# DATA FOR THIS TASK:
** Begin **

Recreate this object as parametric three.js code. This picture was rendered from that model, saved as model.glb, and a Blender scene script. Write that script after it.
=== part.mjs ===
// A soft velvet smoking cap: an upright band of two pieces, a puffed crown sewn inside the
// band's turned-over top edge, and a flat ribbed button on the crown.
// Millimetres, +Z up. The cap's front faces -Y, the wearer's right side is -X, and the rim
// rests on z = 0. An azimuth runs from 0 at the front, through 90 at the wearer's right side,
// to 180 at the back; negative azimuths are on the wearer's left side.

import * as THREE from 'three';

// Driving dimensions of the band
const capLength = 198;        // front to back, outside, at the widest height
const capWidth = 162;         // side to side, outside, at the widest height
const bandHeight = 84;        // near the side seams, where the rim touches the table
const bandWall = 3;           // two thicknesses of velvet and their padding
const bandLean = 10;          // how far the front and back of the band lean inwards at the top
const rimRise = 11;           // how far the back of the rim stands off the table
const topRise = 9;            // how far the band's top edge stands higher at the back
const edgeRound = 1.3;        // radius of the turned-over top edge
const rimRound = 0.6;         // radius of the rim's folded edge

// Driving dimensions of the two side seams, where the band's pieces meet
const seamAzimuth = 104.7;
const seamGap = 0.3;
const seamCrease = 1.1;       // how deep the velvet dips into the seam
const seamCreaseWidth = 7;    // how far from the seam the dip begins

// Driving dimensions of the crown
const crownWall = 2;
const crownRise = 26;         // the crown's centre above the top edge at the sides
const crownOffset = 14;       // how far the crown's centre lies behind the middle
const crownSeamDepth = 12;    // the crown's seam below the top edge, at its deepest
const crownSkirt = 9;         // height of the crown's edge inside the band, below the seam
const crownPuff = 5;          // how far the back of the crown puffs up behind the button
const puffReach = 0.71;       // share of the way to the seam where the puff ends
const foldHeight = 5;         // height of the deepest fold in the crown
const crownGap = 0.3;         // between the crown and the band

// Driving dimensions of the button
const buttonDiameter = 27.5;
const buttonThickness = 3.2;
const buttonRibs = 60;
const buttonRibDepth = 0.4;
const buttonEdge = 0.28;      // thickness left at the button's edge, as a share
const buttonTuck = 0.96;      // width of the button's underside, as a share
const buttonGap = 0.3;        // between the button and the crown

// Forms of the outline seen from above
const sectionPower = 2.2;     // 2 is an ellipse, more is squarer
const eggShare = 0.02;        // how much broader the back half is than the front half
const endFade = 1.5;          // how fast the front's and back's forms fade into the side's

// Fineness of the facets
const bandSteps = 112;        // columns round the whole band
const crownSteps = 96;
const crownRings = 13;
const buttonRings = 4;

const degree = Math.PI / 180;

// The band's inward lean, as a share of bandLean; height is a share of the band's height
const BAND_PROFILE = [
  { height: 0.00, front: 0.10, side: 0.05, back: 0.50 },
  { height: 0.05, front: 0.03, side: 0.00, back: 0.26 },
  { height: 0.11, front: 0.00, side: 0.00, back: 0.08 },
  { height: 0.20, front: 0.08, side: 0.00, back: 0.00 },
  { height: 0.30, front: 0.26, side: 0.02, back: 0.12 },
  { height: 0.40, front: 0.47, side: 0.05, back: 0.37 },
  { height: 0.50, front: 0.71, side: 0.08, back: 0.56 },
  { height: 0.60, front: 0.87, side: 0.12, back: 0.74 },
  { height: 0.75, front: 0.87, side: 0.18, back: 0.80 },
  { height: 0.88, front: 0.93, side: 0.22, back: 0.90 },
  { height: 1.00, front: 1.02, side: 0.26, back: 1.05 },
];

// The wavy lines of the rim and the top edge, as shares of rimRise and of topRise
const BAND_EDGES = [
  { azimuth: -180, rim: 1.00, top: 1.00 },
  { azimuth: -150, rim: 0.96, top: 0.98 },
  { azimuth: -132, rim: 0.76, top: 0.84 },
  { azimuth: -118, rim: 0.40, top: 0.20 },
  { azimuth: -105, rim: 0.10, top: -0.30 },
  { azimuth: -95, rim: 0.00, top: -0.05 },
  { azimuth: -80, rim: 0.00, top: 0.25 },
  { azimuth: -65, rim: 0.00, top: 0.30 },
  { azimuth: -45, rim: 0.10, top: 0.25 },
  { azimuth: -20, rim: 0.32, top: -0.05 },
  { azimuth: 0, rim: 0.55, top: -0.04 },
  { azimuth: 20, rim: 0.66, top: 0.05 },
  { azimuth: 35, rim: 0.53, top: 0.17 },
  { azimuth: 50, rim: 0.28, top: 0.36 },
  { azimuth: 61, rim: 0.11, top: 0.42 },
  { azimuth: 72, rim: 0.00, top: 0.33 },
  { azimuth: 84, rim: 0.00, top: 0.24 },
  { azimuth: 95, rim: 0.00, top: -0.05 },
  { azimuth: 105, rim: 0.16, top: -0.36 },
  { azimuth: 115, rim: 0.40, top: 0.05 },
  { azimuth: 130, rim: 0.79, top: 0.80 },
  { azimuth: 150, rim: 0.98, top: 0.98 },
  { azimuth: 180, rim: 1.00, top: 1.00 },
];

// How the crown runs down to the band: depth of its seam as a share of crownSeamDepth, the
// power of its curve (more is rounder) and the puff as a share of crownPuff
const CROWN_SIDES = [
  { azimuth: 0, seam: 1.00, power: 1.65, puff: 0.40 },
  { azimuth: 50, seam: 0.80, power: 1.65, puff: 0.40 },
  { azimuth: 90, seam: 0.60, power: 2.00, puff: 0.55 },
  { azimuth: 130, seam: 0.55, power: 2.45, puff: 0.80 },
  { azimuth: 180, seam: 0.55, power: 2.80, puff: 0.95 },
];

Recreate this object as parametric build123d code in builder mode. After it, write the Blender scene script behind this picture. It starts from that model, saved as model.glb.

** End **

# WHAT THE EXERCISE ASKS:
Copy all the entries verbatim.

# PROBLEM SOLUTION:
Recreate this object as parametric three.js code. This picture was rendered from that model, saved as model.glb, and a Blender scene script. Write that script after it.
=== part.mjs ===
// A soft velvet smoking cap: an upright band of two pieces, a puffed crown sewn inside the
// band's turned-over top edge, and a flat ribbed button on the crown.
// Millimetres, +Z up. The cap's front faces -Y, the wearer's right side is -X, and the rim
// rests on z = 0. An azimuth runs from 0 at the front, through 90 at the wearer's right side,
// to 180 at the back; negative azimuths are on the wearer's left side.

import * as THREE from 'three';

// Driving dimensions of the band
const capLength = 198;        // front to back, outside, at the widest height
const capWidth = 162;         // side to side, outside, at the widest height
const bandHeight = 84;        // near the side seams, where the rim touches the table
const bandWall = 3;           // two thicknesses of velvet and their padding
const bandLean = 10;          // how far the front and back of the band lean inwards at the top
const rimRise = 11;           // how far the back of the rim stands off the table
const topRise = 9;            // how far the band's top edge stands higher at the back
const edgeRound = 1.3;        // radius of the turned-over top edge
const rimRound = 0.6;         // radius of the rim's folded edge

// Driving dimensions of the two side seams, where the band's pieces meet
const seamAzimuth = 104.7;
const seamGap = 0.3;
const seamCrease = 1.1;       // how deep the velvet dips into the seam
const seamCreaseWidth = 7;    // how far from the seam the dip begins

// Driving dimensions of the crown
const crownWall = 2;
const crownRise = 26;         // the crown's centre above the top edge at the sides
const crownOffset = 14;       // how far the crown's centre lies behind the middle
const crownSeamDepth = 12;    // the crown's seam below the top edge, at its deepest
const crownSkirt = 9;         // height of the crown's edge inside the band, below the seam
const crownPuff = 5;          // how far the back of the crown puffs up behind the button
const puffReach = 0.71;       // share of the way to the seam where the puff ends
const foldHeight = 5;         // height of the deepest fold in the crown
const crownGap = 0.3;         // between the crown and the band

// Driving dimensions of the button
const buttonDiameter = 27.5;
const buttonThickness = 3.2;
const buttonRibs = 60;
const buttonRibDepth = 0.4;
const buttonEdge = 0.28;      // thickness left at the button's edge, as a share
const buttonTuck = 0.96;      // width of the button's underside, as a share
const buttonGap = 0.3;        // between the button and the crown

// Forms of the outline seen from above
const sectionPower = 2.2;     // 2 is an ellipse, more is squarer
const eggShare = 0.02;        // how much broader the back half is than the front half
const endFade = 1.5;          // how fast the front's and back's forms fade into the side's

// Fineness of the facets
const bandSteps = 112;        // columns round the whole band
const crownSteps = 96;
const crownRings = 13;
const buttonRings = 4;

const degree = Math.PI / 180;

// The band's inward lean, as a share of bandLean; height is a share of the band's height
const BAND_PROFILE = [
  { height: 0.00, front: 0.10, side: 0.05, back: 0.50 },
  { height: 0.05, front: 0.03, side: 0.00, back: 0.26 },
  { height: 0.11, front: 0.00, side: 0.00, back: 0.08 },
  { height: 0.20, front: 0.08, side: 0.00, back: 0.00 },
  { height: 0.30, front: 0.26, side: 0.02, back: 0.12 },
  { height: 0.40, front: 0.47, side: 0.05, back: 0.37 },
  { height: 0.50, front: 0.71, side: 0.08, back: 0.56 },
  { height: 0.60, front: 0.87, side: 0.12, back: 0.74 },
  { height: 0.75, front: 0.87, side: 0.18, back: 0.80 },
  { height: 0.88, front: 0.93, side: 0.22, back: 0.90 },
  { height: 1.00, front: 1.02, side: 0.26, back: 1.05 },
];

// The wavy lines of the rim and the top edge, as shares of rimRise and of topRise
const BAND_EDGES = [
  { azimuth: -180, rim: 1.00, top: 1.00 },
  { azimuth: -150, rim: 0.96, top: 0.98 },
  { azimuth: -132, rim: 0.76, top: 0.84 },
  { azimuth: -118, rim: 0.40, top: 0.20 },
  { azimuth: -105, rim: 0.10, top: -0.30 },
  { azimuth: -95, rim: 0.00, top: -0.05 },
  { azimuth: -80, rim: 0.00, top: 0.25 },
  { azimuth: -65, rim: 0.00, top: 0.30 },
  { azimuth: -45, rim: 0.10, top: 0.25 },
  { azimuth: -20, rim: 0.32, top: -0.05 },
  { azimuth: 0, rim: 0.55, top: -0.04 },
  { azimuth: 20, rim: 0.66, top: 0.05 },
  { azimuth: 35, rim: 0.53, top: 0.17 },
  { azimuth: 50, rim: 0.28, top: 0.36 },
  { azimuth: 61, rim: 0.11, top: 0.42 },
  { azimuth: 72, rim: 0.00, top: 0.33 },
  { azimuth: 84, rim: 0.00, top: 0.24 },
  { azimuth: 95, rim: 0.00, top: -0.05 },
  { azimuth: 105, rim: 0.16, top: -0.36 },
  { azimuth: 115, rim: 0.40, top: 0.05 },
  { azimuth: 130, rim: 0.79, top: 0.80 },
  { azimuth: 150, rim: 0.98, top: 0.98 },
  { azimuth: 180, rim: 1.00, top: 1.00 },
];

// How the crown runs down to the band: depth of its seam as a share of crownSeamDepth, the
// power of its curve (more is rounder) and the puff as a share of crownPuff
const CROWN_SIDES = [
  { azimuth: 0, seam: 1.00, power: 1.65, puff: 0.40 },
  { azimuth: 50, seam: 0.80, power: 1.65, puff: 0.40 },
  { azimuth: 90, seam: 0.60, power: 2.00, puff: 0.55 },
  { azimuth: 130, seam: 0.55, power: 2.45, puff: 0.80 },
  { azimuth: 180, seam: 0.55, power: 2.80, puff: 0.95 },
];

Recreate this object as parametric build123d code in builder mode. After it, write the Blender scene script behind this picture. It starts from that model, saved as model.glb.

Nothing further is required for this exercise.